UK Publisher: Hamish Hamilton
US Publisher: Doubleday

If you eat the bread, you’ll die, he said. The statement made no sense, but it filled me with an electric dread.

Elodie is the baker’s wife. A plain, unremarkable woman, ignored by her husband and underestimated by her neighbours, she burns with the secret desire to be extraordinary. One day a charismatic new couple appear in town – the ambassador and his sharp-toothed wife, Violet – and Elodie quickly falls under their spell. All summer long she stalks them through the shining streets: inviting herself into their home, eavesdropping on their coded conversations, longing to be part of their world.

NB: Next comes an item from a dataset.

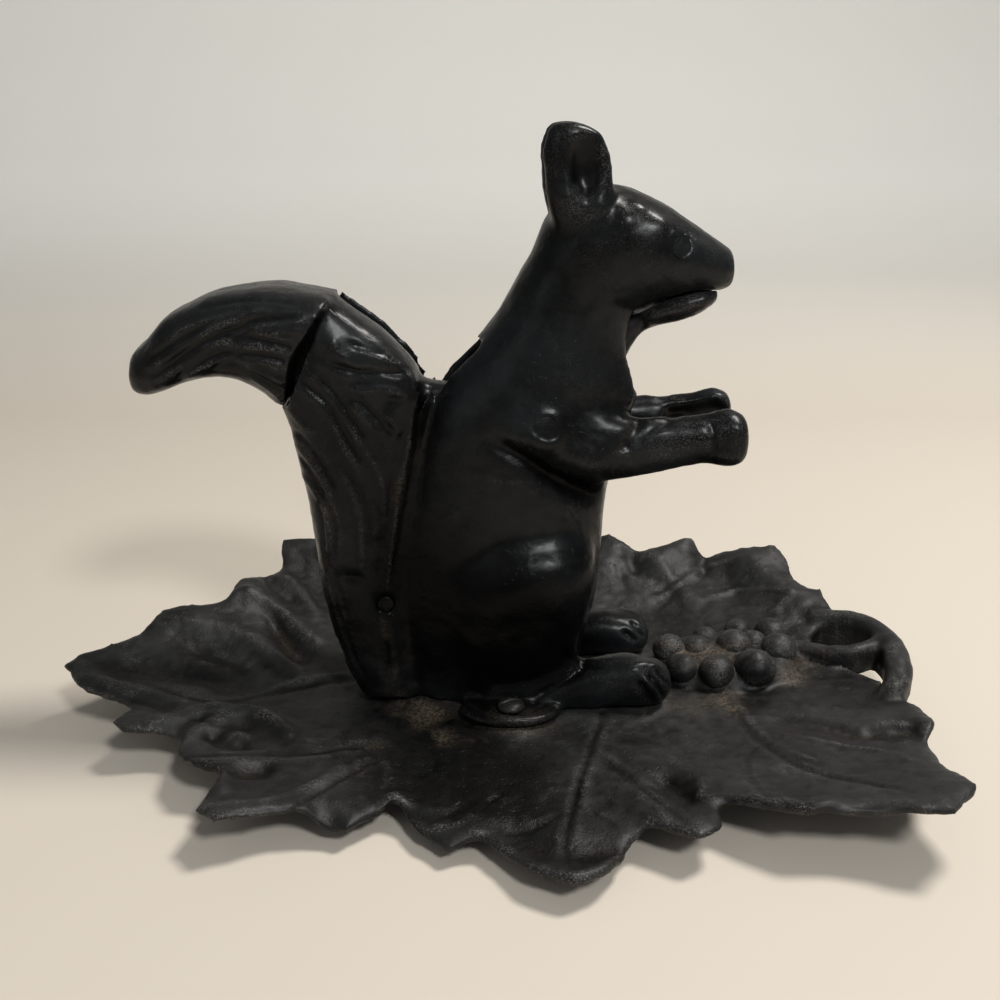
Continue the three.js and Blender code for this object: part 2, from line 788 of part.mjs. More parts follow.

Meanwhile, beneath the tranquil surface of daily life, strange things are happening. Six horses are found dead in a sun-drenched field, laid out neatly on the ground like an offering. Widows see their lost husbands walking up the moonlit river, coming back to claim them. A teenage boy throws himself into the bonfire at the midsummer feast. A dark intoxication is spreading through the town, and when Elodie finally understands her role in it, it will be too late to stop.

Audacious and mesmerising, Cursed Bread is a fevered confession, an entry into memory’s hall of mirrors, a fable of obsession and transformation. Sophie Mackintosh spins a darkly gleaming tale of a town gripped by hysteria, envy like poison in the blood, and desire that burns and consumes.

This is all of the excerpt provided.